Was ich aber schonmal stark finde ist, dass du selbst sagst, dass du rational bereit wärst, loszulassen. Das bedeutet, du wärst auch fähig, ein klares „Ich empfinde nichts für dich“ zu akzeptieren, selbst wenn’s wehtut. Das wäre schonmal sehr reflektiert von dir, wenn es denn stimmt. Gleichzeitig versteh ich total, dass dein Herz trotzdem weiter nach Indizien sucht und dass selbst kleine Momente riesig werden, wenn man sich danach sehnt, dass da etwas ist. Aber auch wenn daraus keine Liebe wird, heißt das nicht, dass es „nichts“ war. Im Gegenteil: Es klingt, als hättet ihr ehrlich schöne, bedeutsame Momente geteilt. Und vielleicht ist genau das jetzt eure Realität: Ein stilles Band zwischen euch, das nicht benannt werden kann, aber trotzdem wirkt.
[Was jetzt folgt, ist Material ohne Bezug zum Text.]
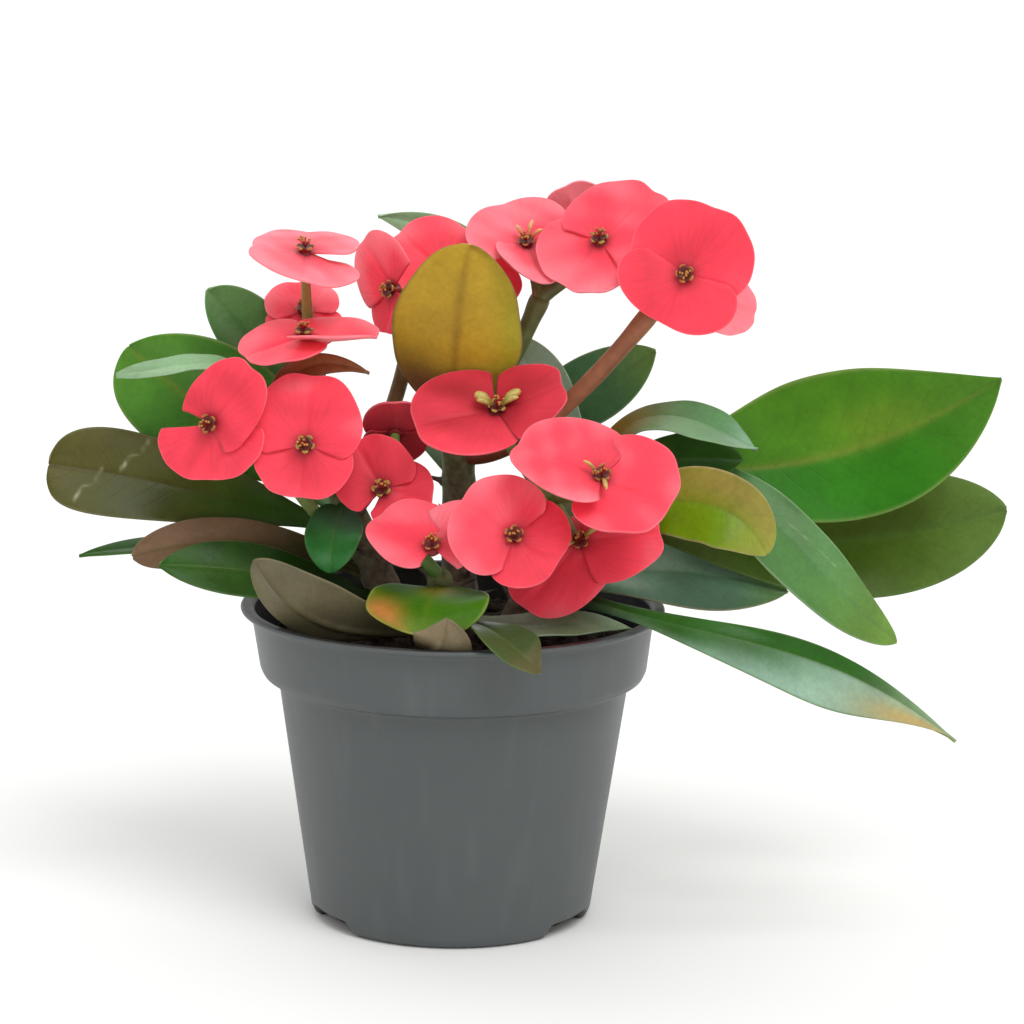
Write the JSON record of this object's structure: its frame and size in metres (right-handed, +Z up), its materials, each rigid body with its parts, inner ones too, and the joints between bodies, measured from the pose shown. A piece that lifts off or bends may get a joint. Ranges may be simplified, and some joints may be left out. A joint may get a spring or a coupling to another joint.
{
  "type": "potted flowering plant",
  "caption": "Crown-of-thorns plant in a round nursery pot: thorny stems, spoon-shaped leaves and clusters of flat coral red blooms on forked stalks.",
  "frame": {"origin": "middle of the pot's flat underside, on the surface the pot stands on", "axes": "+Z up along the pot's axis; -Y towards the viewer of the picture, so the front; +X to that viewer's right"},
  "size_m": [0.271, 0.1728, 0.2073],
  "materials": {
    "pot_plastic": "satin injection-moulded grey plastic",
    "peat": "dark crumbly potting peat",
    "stem_bark": "grey-brown ribbed bark with woody thorns",
    "stalk_green": "smooth green flower stalk",
    "stalk_brown": "smooth red-brown flower stalk",
    "bract_red": "matte coral red bract",
    "leaf_fresh": "waxy mid-green leaf",
    "leaf_dark": "waxy dark green leaf",
    "leaf_blue": "waxy blue-green leaf",
    "leaf_pale": "pale grey-green leaf underside",
    "leaf_olive": "olive to yellow ageing leaf",
    "leaf_bronze": "young ochre-bronze leaf",
    "leaf_umber": "weathered olive-brown leaf"
  },
  "bodies": {
    "root": {"pot": "pot_plastic", "soil": "peat", "stems": "stem_bark", "stalk_right_top": "stalk_brown", "bloom_09": "bract_red", "bloom_10": "bract_red", "stalk_middle_top": "stalk_green", "bloom_06": "bract_red", "bloom_07": "bract_red", "bloom_11": "bract_red", "stalk_back": "stalk_brown", "bloom_04": "bract_red", "bloom_05": "bract_red", "stalk_left_top": "stalk_green", "bloom_01": "bract_red", "bloom_02": "bract_red", "bloom_03": "bract_red", "stalk_left": "stalk_green", "bloom_12": "bract_red", "bloom_13": "bract_red", "stalk_front": "stalk_green", "bloom_14": "bract_red", "bloom_15": "bract_red", "bloom_16": "bract_red", "stalk_right": "stalk_green", "bloom_17": "bract_red", "bloom_18": "bract_red", "bloom_19": "bract_red", "bloom_20": "bract_red", "stalk_right_low": "stalk_green", "bloom_08": "bract_red", "leaf_right_upper": "leaf_fresh", "leaf_right_lower": "leaf_dark", "leaf_right_long": "leaf_blue", "leaf_right_short": "leaf_olive", "leaf_right_arched": "leaf_blue", "leaf_right_under": "leaf_dark", "leaf_right_drooping": "leaf_dark", "leaf_right_inner": "leaf_blue", "leaf_top": "leaf_pale", "leaf_back_right": "leaf_blue", "leaf_back_tip": "leaf_pale", "leaf_bronze": "leaf_bronze", "leaf_left_top": "leaf_blue", "leaf_left_round": "leaf_fresh", "leaf_left_edge": "leaf_pale", "leaf_left_brown": "leaf_umber", "leaf_left_long": "leaf_umber", "leaf_left_narrow": "leaf_dark", "leaf_left_curled": "leaf_umber", "leaf_left_low": "leaf_dark", "leaf_rim_left": "leaf_umber", "leaf_centre_hanging": "leaf_dark", "leaf_centre": "leaf_olive", "leaf_rim_front": "leaf_dark", "leaf_rim_folded": "leaf_umber", "leaf_rim_right": "leaf_pale", "leaf_back_left": "leaf_fresh", "leaf_back_middle": "leaf_dark", "leaf_back_low": "leaf_fresh"}
  },
  "joints": []
}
Du musst auch gar nichts überstürzen. Es gibt keine Pflicht, sofort zu handeln oder Klarheit zu erzwingen. Wenn du merkst, dass du die Begegnungen gerade noch aushalten kannst, dann lass sie kommen, wie sie kommen. Nimm dir die Zeit, in dich hineinzuhorchen: Was willst du wirklich, von ihm, für dich? Und was bedeutet dir sein Glück, auch wenn es dich vielleicht nicht mit einschließt? Wenn du aber spürst, dass die Ungewissheit dich zu sehr auffrisst, dann wäre n ehrliches Gespräch vielleicht ne Option. Jetzt kein Drängen, auch kein Ultimatum, sondern n offenes Angebot, Klarheit zu schaffen. Nicht für ne Entscheidung, sondern für Verständnis. Was auch immer er sagt oder nicht sagt, wird seine Wahrheit sein. Und du wirst für dich entscheiden können, ob und wie du damit weitergehen willst.

Ein Gedanke noch: Du hast erwähnt, dass du ein Fake-Tinder-Profil genutzt hast, um mehr über ihn herauszufinden. Ich versteh total, warum man in so einem Moment auf so eine Idee kommt. Der Wunsch nach Gewissheit, nach ner Antwort, kann echt verzweifelt machen. Aber: Solche Wege führen selten zu dem, was wir eigentlich suchen. Im Gegenteil, sie schaffen oft ein neues Unwohlsein. Für die Zukunft würde ich das lieber lassen. Du brauchst das nicht (finde ich). Du wirkst stark genug, es auf ehrliche Weise zu klären oder auch ehrlich loszulassen. Und egal, wie es weitergeht: Du hast nichts falsch gemacht, solange du aus Mitgefühl handelst für dich und ihn. Liebe kann verdammt schwer sein. Manchmal ist das Einzige, was wir tun können, aufrichtig da zu sein, ohne Erwartungen, aber mit Rückgrat.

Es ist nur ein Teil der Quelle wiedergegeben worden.